Short problem: What is the number of lines containing the string "that"? Answer with the number only.

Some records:
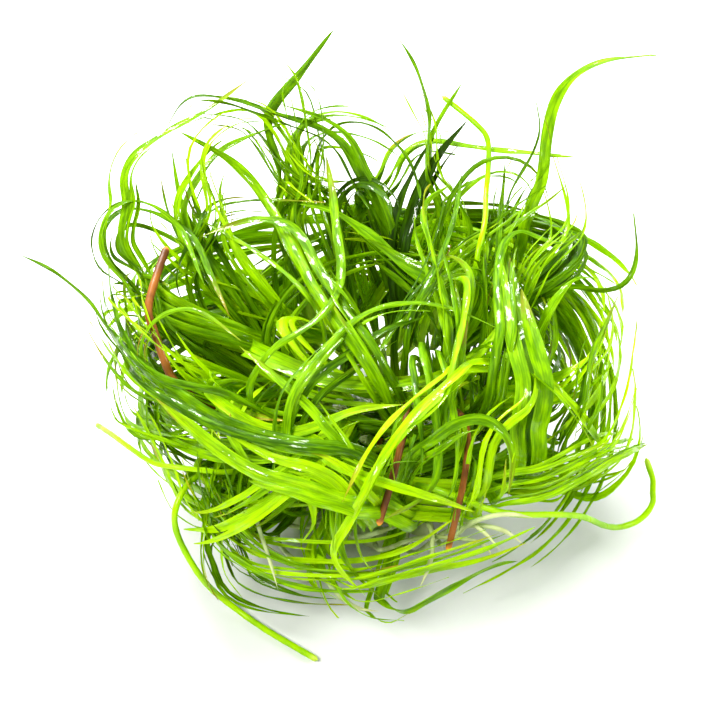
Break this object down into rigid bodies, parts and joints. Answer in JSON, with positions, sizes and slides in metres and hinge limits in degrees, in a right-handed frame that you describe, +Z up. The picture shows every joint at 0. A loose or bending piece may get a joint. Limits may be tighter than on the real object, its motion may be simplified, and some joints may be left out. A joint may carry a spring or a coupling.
{
  "type": "dwarf sagittaria",
  "caption": "Washed tissue-grown clump of strap leaves circling in a round nest over a small flat root mat, for planting or dressing an aquarium",
  "frame": {"origin": "the middle of the nest on the surface it rests on, in the flat underside of the root mat", "axes": "+Z up, -Z out of the flat underside, -Y towards the side that the picture shows"},
  "size_m": [0.1193, 0.1047, 0.0755],
  "materials": {
    "leaf_bright": "gloss",
    "leaf_dark": "gloss",
    "crown_pale": "satin",
    "root_pale": "matte",
    "stalk_brown": "satin",
    "runner_green": "satin"
  },
  "bodies": {
    "root": {"crown_back": "crown_pale", "crown_back_left": "crown_pale", "crown_back_right": "crown_pale", "crown_front": "crown_pale", "crown_front_left": "crown_pale", "crown_front_right": "crown_pale", "crown_left": "crown_pale", "crown_middle": "crown_pale", "crown_right": "crown_pale", "leaf_back_arch": "leaf_bright", "leaf_back_band": "leaf_bright", "leaf_back_hook": "leaf_bright", "leaf_back_left_arc": "leaf_bright", "leaf_back_rim": "leaf_bright", "leaf_bright_arch": "leaf_bright", "leaf_broad_right": "leaf_bright", "leaf_broad_top": "leaf_bright", "leaf_dark_arch": "leaf_bright", "leaf_dark_back": "leaf_dark", "leaf_dark_broad": "leaf_dark", "leaf_dark_curl": "leaf_bright", "leaf_dark_loop": "leaf_bright", "leaf_dark_smile": "leaf_bright", "leaf_dark_vertical": "leaf_bright", "leaf_diagonal": "leaf_bright", "leaf_folded_lit": "leaf_bright", "leaf_folded_top": "leaf_bright", "leaf_front_left": "leaf_bright", "leaf_front_lit": "leaf_bright", "leaf_front_rim_right": "leaf_bright", "leaf_front_shelf": "leaf_bright", "leaf_left_arch": "leaf_bright", "leaf_left_fold": "leaf_bright", "leaf_left_lit_loop": "leaf_bright", "leaf_left_loop": "leaf_bright", "leaf_left_stray": "leaf_bright", "leaf_left_wall": "leaf_bright", "leaf_lit_arch": "leaf_bright", "leaf_long_diagonal": "leaf_bright", "leaf_long_inner": "leaf_bright", "leaf_right_front": "leaf_bright", "leaf_right_hook": "leaf_bright", "leaf_right_rim": "leaf_bright", "leaf_right_stray": "leaf_bright", "leaf_ring_low": "leaf_bright", "leaf_ring_middle": "leaf_bright", "leaf_tall_yellow": "leaf_bright", "leaf_top_hook": "leaf_bright", "leaf_top_spike": "leaf_bright", "leaf_top_stray": "leaf_bright", "leaf_yellow_brown": "leaf_bright", "leaf_yellow_curve": "leaf_bright", "root_mat": "root_pale", "runner_front": "runner_green", "runner_left": "runner_green", "runner_right": "runner_green", "stalk_back": "runner_green", "stalk_left": "stalk_brown", "stub_front": "stalk_brown", "stub_front_right": "stalk_brown"}
  },
  "joints": []
}
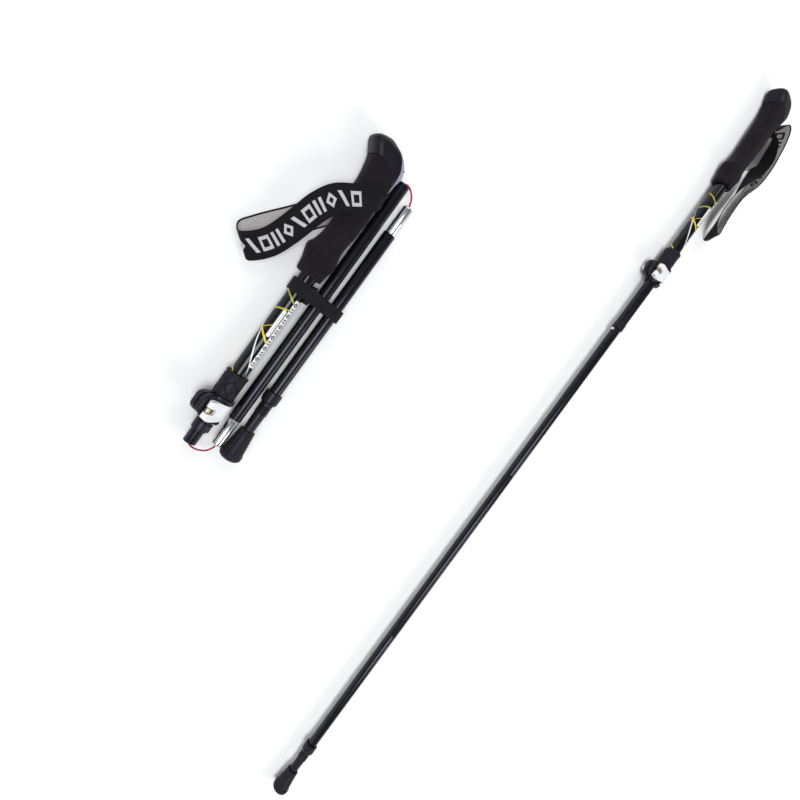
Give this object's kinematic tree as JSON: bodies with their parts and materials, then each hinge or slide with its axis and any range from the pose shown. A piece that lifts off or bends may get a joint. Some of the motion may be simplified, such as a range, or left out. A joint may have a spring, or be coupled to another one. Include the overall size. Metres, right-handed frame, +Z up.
{
  "type": "trekking poles",
  "caption": "Pair of folding trekking poles: one packed with its sections side by side under a band, one drawn out to walking length, each with foam grip, strap and lever clamp.",
  "frame": {"origin": "middle of the pair's bounding box, on the ground that both poles lie on", "axes": "+X along both poles towards the grips, +Y from the drawn-out pole to the folded one, +Z up from the ground"},
  "size_m": [1.2832, 0.5814, 0.0366],
  "materials": {
    "grip_foam": "matt EVA foam with a fine suede-like skin",
    "head_black": "satin moulded plastic",
    "insert_grey": "satin lavender-grey moulded plastic",
    "pin_dark": "dark moulded plastic",
    "webbing": "black woven webbing with a white woven pattern and a grey inner side",
    "upper_tube_print": "gloss black paint with a white, yellow and olive line print",
    "clamp_black": "black moulded plastic, light satin",
    "rubber_black": "black rubber with embossed lines",
    "bolt_bronze": "dull bronze-tinted metal",
    "nut_chrome": "polished nickel plate",
    "lever_white": "white moulded plastic",
    "tube_black": "black anodised tube with a soft gloss",
    "ferrule_aluminium": "polished bare aluminium",
    "spring_steel": "bright spring steel",
    "carbide_steel": "grey tungsten carbide",
    "cord_red": "braided crimson elastic cord with darker strands",
    "band_elastic": "black elastic band, ribbed weave"
  },
  "bodies": {
    "folded_handle": {"folded_grip_foam": "grip_foam", "folded_grip_head": "head_black", "folded_head_insert": "insert_grey", "folded_strap_pin": "pin_dark", "folded_wrist_strap": "webbing", "folded_upper_tube": "upper_tube_print", "folded_clamp_body": "clamp_black", "folded_clamp_sleeve": "rubber_black", "folded_clamp_bolt": "bolt_bronze", "folded_lever_pin": "bolt_bronze"},
    "folded_lever": {"folded_clamp_lever": "lever_white"},
    "folded_nut": {"folded_clamp_nut": "nut_chrome"},
    "folded_sleeve": {"folded_sleeve_tube": "tube_black", "folded_sleeve_collar": "clamp_black", "folded_cord_anchor": "clamp_black"},
    "folded_tension": {"folded_tension_tube": "tube_black", "folded_push_button": "nut_chrome", "folded_button_spring": "spring_steel"},
    "folded_cord_1": {"folded_cord_in_tension_tube": "cord_red"},
    "folded_link_1": {"folded_cord_link_ab": "cord_red"},
    "folded_section_b": {"folded_section_b_tube": "tube_black", "folded_section_b_ferrule": "ferrule_aluminium"},
    "folded_cord_2": {"folded_cord_in_b": "cord_red"},
    "folded_link_2": {"folded_cord_link_bc": "cord_red"},
    "folded_section_c": {"folded_section_c_tube": "tube_black", "folded_section_c_ferrule": "ferrule_aluminium", "folded_basket_collar": "clamp_black", "folded_tip_shaft": "clamp_black", "folded_carbide_tip": "carbide_steel", "folded_cord_in_c": "cord_red"},
    "folded_tip_cap": {"folded_tip_cap": "rubber_black"},
    "folded_band": {"folded_packing_band": "band_elastic"},
    "extended_handle": {"extended_grip_foam": "grip_foam", "extended_grip_head": "head_black", "extended_head_insert": "insert_grey", "extended_strap_pin": "pin_dark", "extended_wrist_strap": "webbing", "extended_upper_tube": "upper_tube_print", "extended_clamp_body": "clamp_black", "extended_clamp_sleeve": "rubber_black", "extended_clamp_bolt": "bolt_bronze", "extended_lever_pin": "bolt_bronze", "extended_strap_tail": "webbing"},
    "extended_lever": {"extended_clamp_lever": "lever_white"},
    "extended_nut": {"extended_clamp_nut": "nut_chrome"},
    "extended_lower": {"extended_sleeve_tube": "tube_black", "extended_sleeve_collar": "clamp_black", "extended_cord_anchor": "clamp_black", "extended_tension_tube": "tube_black", "extended_button_spring": "spring_steel", "extended_section_b_tube": "tube_black", "extended_section_b_ferrule": "ferrule_aluminium", "extended_section_c_tube": "tube_black", "extended_section_c_ferrule": "ferrule_aluminium", "extended_basket_collar": "clamp_black", "extended_tip_shaft": "clamp_black", "extended_carbide_tip": "carbide_steel", "extended_cord": "cord_red"},
    "extended_button": {"extended_push_button": "nut_chrome"},
    "extended_tip_cap": {"extended_tip_cap": "rubber_black"}
  },
  "joints": [
    {"name": "folded_lever_turn", "type": "hinge", "parent": "folded_handle", "child": "folded_lever", "pos_m": [-0.1674, 0.21938, 0.03335], "axis": [-1, 0, 0], "range_deg": [0, 110]},
    {"name": "folded_nut_turn", "type": "hinge", "parent": "folded_handle", "child": "folded_nut", "pos_m": [-0.1674, 0.22498, 0.02365], "axis": [0, -0.5, 0.866], "continuous": true},
    {"name": "extended_lever_turn", "type": "hinge", "parent": "extended_handle", "child": "extended_lever", "pos_m": [0.3216, -0.1977, 0.0262], "axis": [-1, 0, 0], "range_deg": [0, 110]},
    {"name": "extended_nut_turn", "type": "hinge", "parent": "extended_handle", "child": "extended_nut", "pos_m": [0.3216, -0.1977, 0.015], "axis": [0, 0, 1], "continuous": true},
    {"name": "folded_sleeve_slide", "type": "slide", "parent": "folded_handle", "child": "folded_sleeve", "axis": [-1, 0, 0], "range_m": [0, 0.12]},
    {"name": "folded_tension_slide", "type": "slide", "parent": "folded_sleeve", "child": "folded_tension", "axis": [-1, 0, 0], "range_m": [0, 0.255], "deforming": ["folded_button_spring"]},
    {"name": "folded_cord_1_pull", "type": "slide", "parent": "folded_tension", "child": "folded_cord_1", "axis": [1, 0, 0], "range_m": [0, 0.05987], "deforming": ["folded_cord_in_tension_tube"]},
    {"name": "folded_link_1_turn", "type": "hinge", "parent": "folded_cord_1", "child": "folded_link_1", "pos_m": [-0.21, 0.21, 0.015], "axis": [0, 0, -1], "range_deg": [0, 109.19], "deforming": ["folded_cord_link_ab", "folded_packing_band"]},
    {"name": "folded_b_turn", "type": "hinge", "parent": "folded_link_1", "child": "folded_section_b", "pos_m": [-0.2013, 0.185, 0.015], "axis": [0, 0, -1], "range_deg": [0, 70.86]},
    {"name": "folded_cord_2_pull", "type": "slide", "parent": "folded_section_b", "child": "folded_cord_2", "axis": [-1, 0, 0], "range_m": [0, 0.05729], "deforming": ["folded_cord_in_b", "folded_cord_in_c"]},
    {"name": "folded_link_2_turn", "type": "hinge", "parent": "folded_cord_2", "child": "folded_link_2", "pos_m": [0.1323, 0.185, 0.015], "axis": [0, 0, 1], "range_deg": [0, 122.22], "deforming": ["folded_cord_link_bc"]},
    {"name": "folded_c_turn", "type": "hinge", "parent": "folded_link_2", "child": "folded_section_c", "pos_m": [0.1202, 0.1658, 0.015], "axis": [0, 0, 1], "range_deg": [0, 57.83]},
    {"name": "folded_tip_cap_pull", "type": "slide", "parent": "folded_section_c", "child": "folded_tip_cap", "axis": [-1, 0, 0], "range_m": [0, 0.03]},
    {"name": "folded_band_slide", "type": "slide", "parent": "folded_handle", "child": "folded_band", "axis": [-1, 0, 0], "range_m": [-0.003, 0.06]},
    {"name": "extended_lift", "type": "slide", "parent": "folded_handle", "child": "extended_handle", "axis": [0, 0, 1], "range_m": [0, 0.25]},
    {"name": "extended_lower_slide", "type": "slide", "parent": "extended_handle", "child": "extended_lower", "axis": [-1, 0, 0], "range_m": [-0.068, 0.1]},
    {"name": "extended_button_press", "type": "slide", "parent": "extended_lower", "child": "extended_button", "axis": [0, -1, 0], "range_m": [0, 0.0028], "stiffness_N_per_m": 600, "springref_m": -0.002, "deforming": ["extended_button_spring"]},
    {"name": "extended_tip_cap_pull", "type": "slide", "parent": "extended_lower", "child": "extended_tip_cap", "axis": [-1, 0, 0], "range_m": [0, 0.03]}
  ],
  "couplings": [
    {"joint": "folded_b_turn", "follows": "folded_link_1_turn", "ratio": 0.64853},
    {"joint": "folded_c_turn", "follows": "folded_link_2_turn", "ratio": 0.47276}
  ]
}
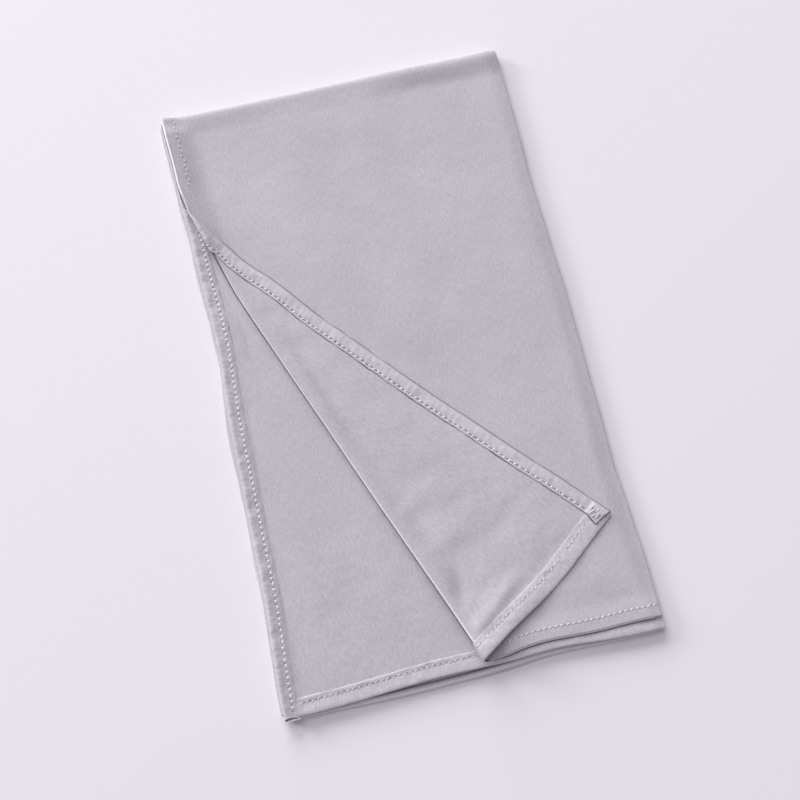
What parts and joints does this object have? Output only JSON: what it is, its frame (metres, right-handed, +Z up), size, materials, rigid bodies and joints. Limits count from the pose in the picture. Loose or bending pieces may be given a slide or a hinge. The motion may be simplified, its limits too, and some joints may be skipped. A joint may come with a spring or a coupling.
{
  "type": "folded jersey hijab",
  "caption": "Rectangular jersey head scarf folded flat to a long bundle, its top corner turned back to show the wrong side and the stitched hems.",
  "frame": {"origin": "on the table plane, under the middle of the folded bundle's bounding box", "axes": "+X across the bundle towards the soft lengthwise fold, with the open long hems at -X; +Y along the bundle towards the closing fold, with the hemmed ends at -Y; +Z up from the table"},
  "size_m": [0.275, 0.4765, 0.023],
  "materials": {
    "jersey_face": "fine plain-knit jersey, right side, soft sheen",
    "jersey_wrong_side": "fine jersey, wrong side, matt with faint lengthwise streaks",
    "jersey_hem": "jersey turned twice and stitched, slightly puffed"
  },
  "bodies": {
    "root": {"front_leaf": "jersey_face", "front_long_hem": "jersey_hem", "front_short_hem": "jersey_hem", "second_leaf": "jersey_wrong_side", "second_long_hem": "jersey_hem", "second_short_hem": "jersey_hem", "hidden_layers": "jersey_face"}
  },
  "joints": []
}
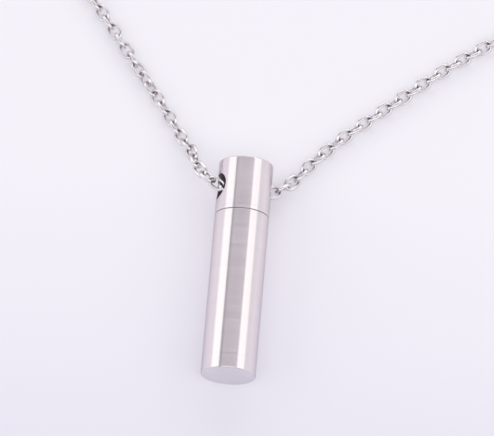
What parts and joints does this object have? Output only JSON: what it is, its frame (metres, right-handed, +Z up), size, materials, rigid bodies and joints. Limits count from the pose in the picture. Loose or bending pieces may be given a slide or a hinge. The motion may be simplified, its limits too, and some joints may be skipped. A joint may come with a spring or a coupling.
{
  "type": "keepsake urn pendant on a chain",
  "caption": "Slim cylindrical urn pendant that unscrews below its cap, with a fine cable chain running through a hole across the cap and closed by a plain clasp.",
  "frame": {"origin": "on the surface that the necklace lies on, under the middle of its bounding box", "axes": "+Z up, the urn's axis along Y with its closed end towards -Y and the chain's loop towards +Y"},
  "size_m": [0.1498, 0.2128, 0.009],
  "materials": {
    "brushed_steel": "stainless steel turned with fine rings around the axis",
    "polished_steel": "polished stainless steel wire"
  },
  "bodies": {
    "necklace": {"cap": "brushed_steel", "chain": "polished_steel", "clasp": "polished_steel"},
    "urn": {"urn_body": "brushed_steel"}
  },
  "joints": [
    {"name": "urn_off", "type": "slide", "parent": "necklace", "child": "urn", "axis": [0, -1, 0], "range_m": [0, 0.012]}
  ]
}
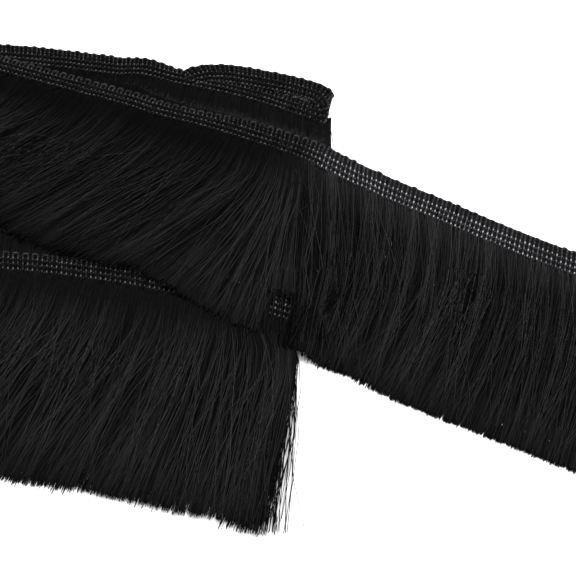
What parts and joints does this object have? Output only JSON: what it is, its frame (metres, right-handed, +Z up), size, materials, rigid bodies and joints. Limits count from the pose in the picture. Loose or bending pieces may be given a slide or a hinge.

Result for this exercise: 6